Lehrlinge erfüllen Anforderungen nicht
Österreichs Lehranfänger bringen weniger Kompetenzen mit, als die heimischen Unternehmen - vor allem bei Industrieberufen - fordern. Die Abweichungen zwischen Anforderungen der Unternehmen und Kompetenzen Jugendlicher liegt in Industrieberufen bei bis zu 70 Prozent. In Mathematik sind es 53 Prozentpunkte, immerhin 38 Prozent haben gravierende Schwächen in der Sparte "sinnerfassend Lesen". Zu diesem Ergebnis kommt die am Dienstag anlässlich des "Tages der Lehre" präsentierte Studie "Aufnahmekriterien für Lehrlinge" der Volkswirtschaftlichen Gesellschaft Steiermark (STVG). Das gab die Industriellenvereinigung (IV) in einer Aussendung bekannt. Die Ergebnisse seien ein Beleg für den Reformbedarf im heimischen Schulwesen, so STVG-Geschäftsführer
Peter Härtel.
Befragt wurden über 1.700 Unternehmen österreichweit. Sie geben laut Härtel Auskunft darüber, was sie von Lehrstellen-Bewerbern erwarten und wie sie die Kenntnisse und Kompetenzen, die Jugendliche mitbringen, einschätzen. Es lägen damit aussagekräftige Daten für die Fächer Mathematik, Deutsch und Englisch vor. Diese Daten sollen Jugendlichen und Lehrern Auskunft geben, worauf es in der Arbeitswelt ankommt. Da die Diskrepanz zwischen geforderten und mitgebrachten Kenntnissen weit auseinanderliege, sei das auch notwendig. In einzelnen Fällen anspruchsvoller Industrieberufe liegen, so die Studie, die Lücken bei bis zu 70 Prozent.
Nachwuchspool trocknet aus
Österreich stehe aufgrund der demographischen Entwicklungen vor enormen Herausforderungen, so IV-Generalsekretär
Christoph Neumayer: "Der Nachwuchspool, aus dem die Unternehmen schöpfen, trocknet nach und nach aus." Die Industrie sei nach Gewerbe und Handel der drittgrößte Lehrlingsausbildner Österreichs und bilde aktuell rund 16.000 Lehrlinge aus.
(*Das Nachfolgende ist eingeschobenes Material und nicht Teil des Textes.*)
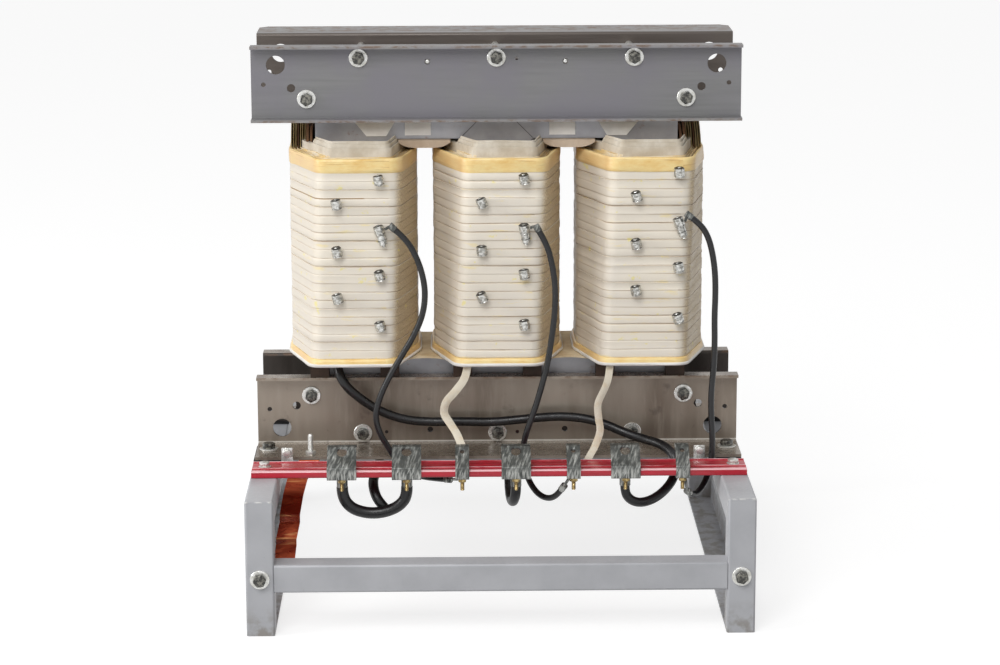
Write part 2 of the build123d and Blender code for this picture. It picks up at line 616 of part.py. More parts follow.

Im Vergleich zum Vorjahr gebe es bei den Lehranfängern in der Industrie zwar ein Plus von über zehn Prozent auf 4.550 Lehrlinge (September 2011). Allerdings werde die Diskrepanz zwischen den Erwartungen der Unternehmen - insbesondere in der Industrie - und dem, was Lehranfänger an Kompetenz mitbringen, immer größer.
Härtel will das nicht als Vorwurf an Jugendliche, Lehrer oder die Schule als Ganzes verstanden wissen. Die Ergebnisse seien aber sehr wohl ein klarer Beleg für den Reformbedarf im österreichischen Schulwesen: "Bildungsqualität ist Aufgabe des gesamten Systems", so Härtel. In diesem Sinne sei, so Neumayer, auch das Engagement der IV beim "Bildungsvolksbegehren" zu verstehen. Man müsse die ideologischen Gräben in der Bildungs- und Ausbildungsfrage überwinden.